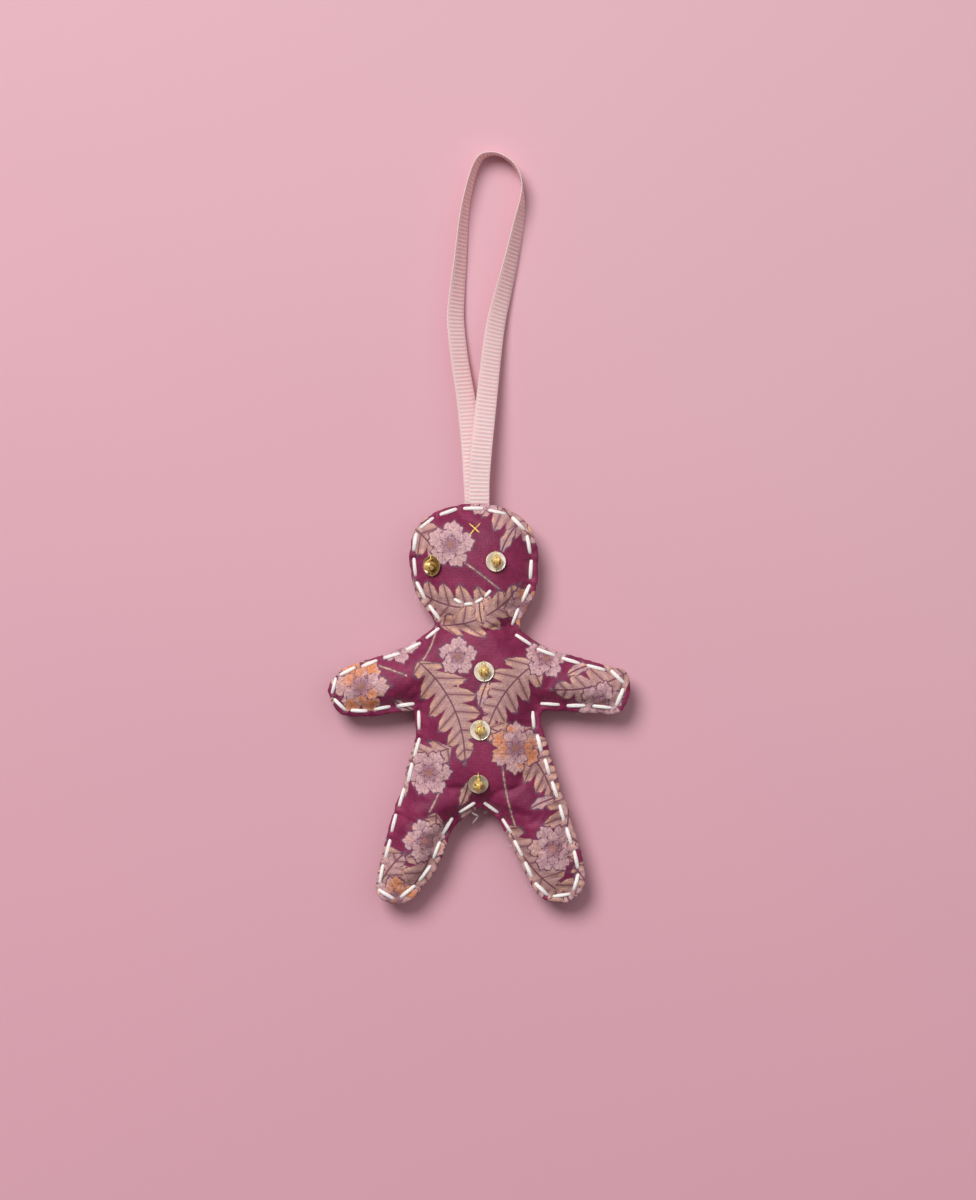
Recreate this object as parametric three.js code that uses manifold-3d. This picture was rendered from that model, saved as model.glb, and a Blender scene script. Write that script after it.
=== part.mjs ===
// Silk gingerbread ornament: a flat stuffed doll of printed silk, shown lying on its back.
// Millimetres. +X is the viewer's right, +Y points to the top of the head and the hanging ribbon,
// +Z comes out of the face. The origin is under the doll's middle, on the surface it lies on.
import * as THREE from 'three';
import { mergeVertices } from 'three/addons/utils/BufferGeometryUtils.js';
import Module from 'manifold-3d';

const wasm = await Module();
wasm.setup();

// Driving sizes of the doll
const DOLL_WIDTH = 85.4;
const DOLL_HEIGHT = 112.8;
const HEAD_WIDTH = 37;
const HEAD_LENGTH = 38.5;
const HEAD_MIDDLE_X = -1.5;
const HEAD_THICKNESS = 14;
const TORSO_WIDTH = 44.8;
const TORSO_TOP_DROP = 32.4;
const TORSO_THICKNESS = 14.5;
const ARM_LENGTH = 40;
const ARM_WIDTH = 15.4;
const ARM_DROP = 52.8;
const ARM_THICKNESS = 11;
const LEG_LENGTH = 38;
const LEG_OVERLAP = 10.4;
const LEG_WIDTH = 18;
const LEG_THICKNESS = 11.5;
const FOOT_SPREAD = 42.6;
const RIGHT_FOOT_RISE = 0.3;

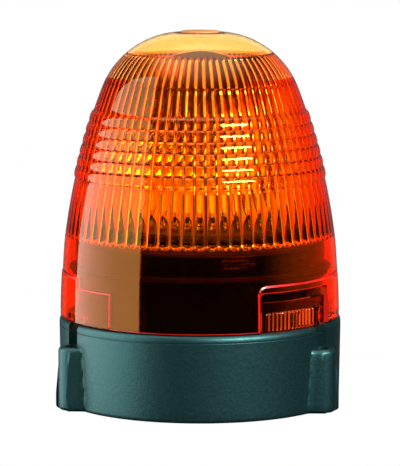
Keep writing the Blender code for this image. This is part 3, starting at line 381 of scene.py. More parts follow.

==========

Description of the task => Write out the material from the first line to the last, exactly.

Response to the task =>
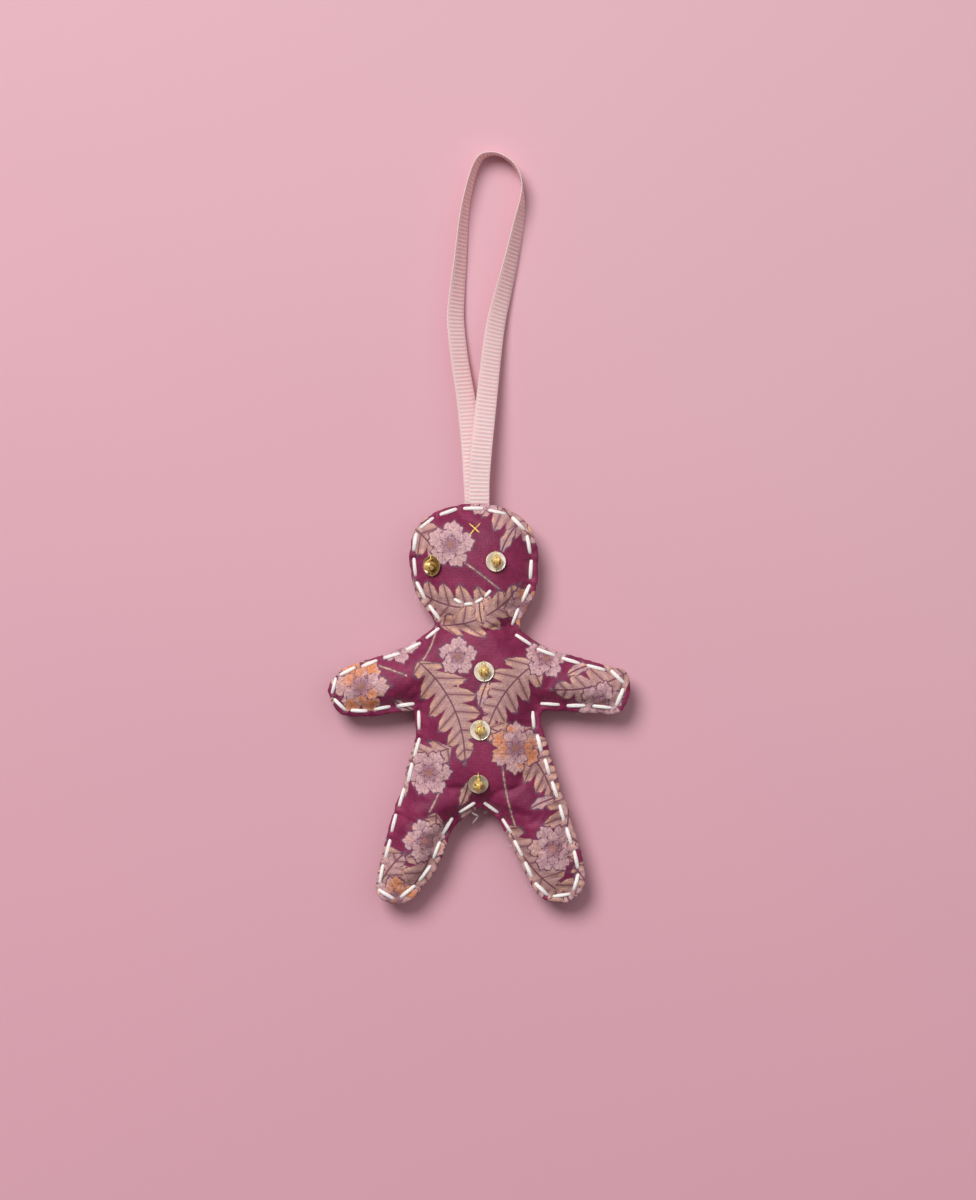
Recreate this object as parametric three.js code that uses manifold-3d. This picture was rendered from that model, saved as model.glb, and a Blender scene script. Write that script after it.
=== part.mjs ===
// Silk gingerbread ornament: a flat stuffed doll of printed silk, shown lying on its back.
// Millimetres. +X is the viewer's right, +Y points to the top of the head and the hanging ribbon,
// +Z comes out of the face. The origin is under the doll's middle, on the surface it lies on.
import * as THREE from 'three';
import { mergeVertices } from 'three/addons/utils/BufferGeometryUtils.js';
import Module from 'manifold-3d';

const wasm = await Module();
wasm.setup();

// Driving sizes of the doll
const DOLL_WIDTH = 85.4;
const DOLL_HEIGHT = 112.8;
const HEAD_WIDTH = 37;
const HEAD_LENGTH = 38.5;
const HEAD_MIDDLE_X = -1.5;
const HEAD_THICKNESS = 14;
const TORSO_WIDTH = 44.8;
const TORSO_TOP_DROP = 32.4;
const TORSO_THICKNESS = 14.5;
const ARM_LENGTH = 40;
const ARM_WIDTH = 15.4;
const ARM_DROP = 52.8;
const ARM_THICKNESS = 11;
const LEG_LENGTH = 38;
const LEG_OVERLAP = 10.4;
const LEG_WIDTH = 18;
const LEG_THICKNESS = 11.5;
const FOOT_SPREAD = 42.6;
const RIGHT_FOOT_RISE = 0.3;

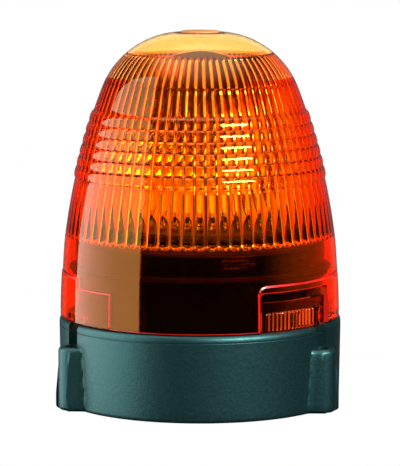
Keep writing the Blender code for this image. This is part 3, starting at line 381 of scene.py. More parts follow.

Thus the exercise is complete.